Wall Street veterans are used to waiting out turbulence, but the frenzy engulfing equities right now is starting to strain their patience.
Bad days are coming in waves. Of the five worst sessions since 2015, two have come in the last two weeks, with the S&P 500 and Dow Jones Industrial Average erasing gains for the year on Wednesday (October 24). While futures are pointing to a potential reprieve, stocks have dropped in 13 of 15 days, matching a streak seen only once since 2000.
The pros are perplexed — why now? Everyone knows stocks can go into free fall over nothing, but conditions in the economy and Corporate America seem so good. Talk in the securities industry came with a tinge of disbelief.
Hasn’t the downdraft gone too far?
“I’ll be honest, I have a hard time explaining this,” said Patrick Palfrey, equity strategist at Credit Suisse. “There isn’t a single item that is the smoking gun behind the sell-off. Concerns around trade or tariffs, concerns around valuations, concerns around peak earnings — you name it, and I promise you I’ve heard a client trying to attribute it to that. I don’t think any of them fit.”
Things that never used to bug investors are being trotted out as mortal threats. People who spent years praying for inflation are now convinced it will kill the economy.
The Federal Reserve has raised rates eight times, taking them to barely 2 per cent, and suddenly that’s way too much. Eleven per cent earnings growth? No longer enough.
“People have been tiptoeing to 2018 largely with their eyes wide open, but the markets are clearly overreacting,” said Jack Ablin, chief investment officer at Cresset Asset Management. “The selling activity is heavily influenced by emotion. I’m not really seeing other factors confirming the markets rout, and I’ve been trying really hard.”
However serious the looming dangers, the price action in the most beaten-down corners looks extreme. Industrial stocks slumped 3.4 per cent Wednesday while utilities rose 2.3 per cent, the widest gap since 2008.
Consumer discretionary companies trailed consumer staples makers by the most since 2009. Two trading bellwethers, chip companies Nvidia and AMD, each lost 9 per cent Wednesday — and then AMD plunged another 20 per cent after hours.

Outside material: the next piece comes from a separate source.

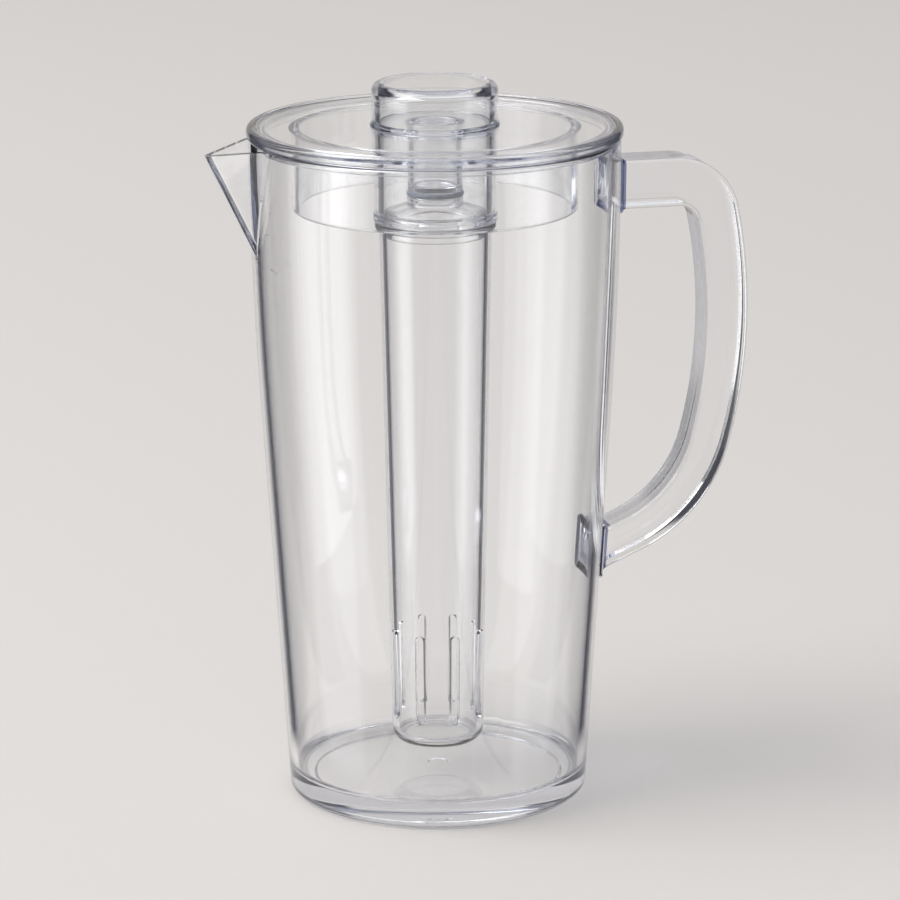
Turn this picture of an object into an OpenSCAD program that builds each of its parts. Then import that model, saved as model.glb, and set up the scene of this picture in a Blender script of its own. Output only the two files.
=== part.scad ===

Then there’s the home builders. The battered sector has plunged in 16 of the past 20 sessions, widening its loss this year to 36 per cent, more than any other group in the S&P. Building stocks have fallen to near-recession levels amid anxiety about rising interest rates, higher construction costs and data showing a cooling housing market.
“The market is starting to believe that we won’t have any growth at all next year and that’s just wrong,” said Paul Zemsky, chief investment officer of multi-asset strategies at Voya Investment Management. “It’s starting to price in significant interest rate increases and a significant slowdown in earnings growth. It’s getting to a point where it’s overdone.”
Not that everyone professes bewilderment. Volatility may feel out of control, but it’s a result of real problems in the economy: rising financing rates and evidence companies can’t pass costs along.
Interest rates may be depressed by historical standards but they’re not low compared with where they’ve been through most of the bull market.
“Why shouldn’t stocks fall nearly 10 per cent? New home sales tumble on the Fed’s rate hikes and promises of higher rates to come. Trump calls monetary policy loco, and the stock market is saying maybe the president is right,” said Chris Rupkey, chief financial economist at MUFG Union Bank in New York. “It looks like we are doomed.”